Saturday, September 28, 2013


Characters in popular fiction often remain long in the public consciousness because they accurately reflect archetypes that inform our everyday experience.  The leading trio of men from the original Star Trek series show us this phenomenon clearly.  Captain Kirk is a Mars/Aries personification:  brash, aggressive, and direct (Kirk actually is an Aries with Mars conjunct Sun).  Doctor McCoy is Saturnine:  dour, practical, and efficacious.

A typical astrologer might classify Spock as Mercurial and perhaps Saturnine:  cerebral and logical to the point of shutting out other modes of operation.  Certainly this is true, but it is far from the most accurate way of characterizing the most compelling character of the Star Trek universe.  Spock, through his alien Vulcan heritage, inherits a number of striking traits which we can't quite explain through standard astrology:

  • The commitment not to intelligence in general (Mercury), but specifically logic:  the ability to accept or reject premises solely on the basis of empirical consistency with known truths. 
  • The utter lack of superfluousness and "small talk":  everything a Vulcan says is significant to the situation at hand.  This is not a Mercurial trait -- yet Saturn doesn't entirely fit because Vulcans have zero difficulty communicating when appropriate. 
  • The suppression of emotion in everyday life, yet the creation of cultural mechanisms for allowing emotion to run free at specific times.  Not quite a Saturn thing because Saturn usually expresses himself as a constant unconditional pressure rather than an intelligent on/off switch. 
  • A total commitment to non-aggression and peace...  co-existing with superior physical fighting ability and technique (the "Vulcan nerve pinch").  Nothing in the standard astrological playbook explains this. 
  • The "Vulcan mind-meld", or the ability to completely and perfectly transfer information from one mind to another.  Neptune is certainly involved in this concept, but in Star Trek it generally happens without spiritual undertones:  a bit like copying a hard drive.  The portrayal of this ability seems to take it out of the realm of Neptunian mysticism into a type of science.  
  • Complete lack of ego and self-importance.  One might be tempted to look to Neptune for this, but we've all seen extremely Neptunian individuals who are also extremely egotistical.  Artists and politicians come to mind. 
  • Willingness to sacrifice one's own life, without hesitation, when it logically serves a greater end.  As we've explored before, not quite the Neptunian trait one would think.  
  • Vulcan:  Spock's race and home planet are named after a Greek/Roman deity who was an armorer, turning raw materials into tools and weapons. 
  • The 1960's:  the era in which Spock came to be boasted a mass public awakening in the consciousness of peace and civil rights. 
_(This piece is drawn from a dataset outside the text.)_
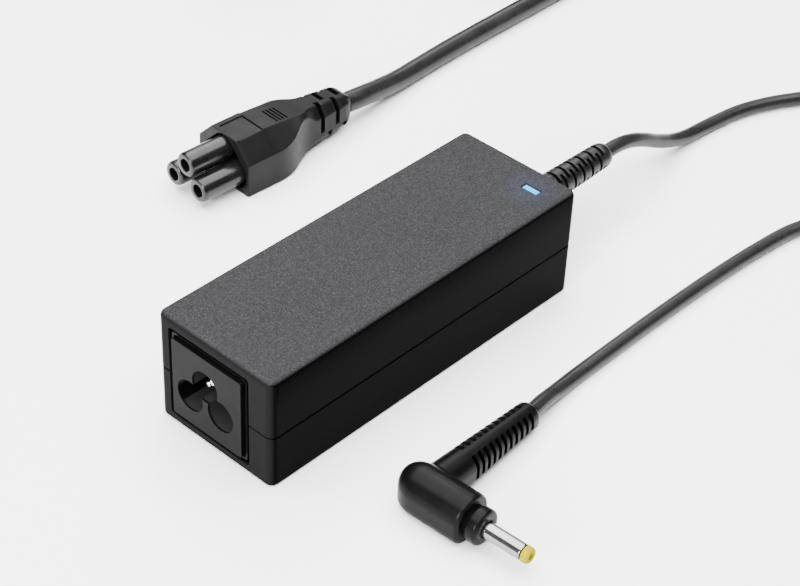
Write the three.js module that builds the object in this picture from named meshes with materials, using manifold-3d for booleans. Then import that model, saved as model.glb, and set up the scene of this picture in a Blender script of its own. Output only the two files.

The standard planets don't offer a satisfactory explanation for these traits.  Pallas easily does.  Her astrological nature reflects all of these points, from the emphasis on logic and self-discipline to the insistence on non-aggression and the deprecation of one's personal importance.  The planet "Vulcan" suggests by its name the Palladian ability to "weaponize" raw materials.  Even the psychic "Vulcan mind-meld" reflects the mythical Pallas Athena's way of leaving a lasting mark on her world: not through children but through the passing of knowledge and wisdom.  If Kirk is Mars and McCoy is Saturn, Spock is not Mercury or Saturn, but Pallas.  Coincident with the rise of Palladian (also known as "libertarian") ideology in the world of the past few decades, Spock may well be the clearest avatar of Pallas yet in the world of fiction. 

Here is a birth chart for Leonard Nimoy, the actor whose life's work has been the portrayal of Spock.  Very few remember his other endeavors, including musical albums and a stint on "Mission: Impossible".  He not only performed the Spock character but originated a few of his signature traits including the "Vulcan nerve pinch". 

As we would expect from a man who brought a completely Palladian character to life for an audience of millions, Pallas is quite strong in the chart.  Pallas is conjunct Neptune (common in artists, religious leaders, and persons capable of generating a powerful personal mystique), quincunx the Sun, and sesquiquadrate and ruled by Mercury with the North Node.  Pallas is strong when in connection with the Sun, Mercury, and/or the North Node; here we have all three.

The "birth" or first broadcast chart for Star Trek itself fittingly boasts Pallas rising, contraparallel Sun.

The Star Trek Planetary Confederation itself would have to be some relatively benign (and probably impossible) form of fascism.  This is also on the chart, with the prominent Pallas weakened by a yod with the South Node and Pluto (suggesting a central authoritarian government, as in the background of the show).  The North Node is in the Second House: capitalism (perhaps obviated by "replicator" tech).  Jupiter is in the 4th House, perhaps suggesting openness to other races and cultures.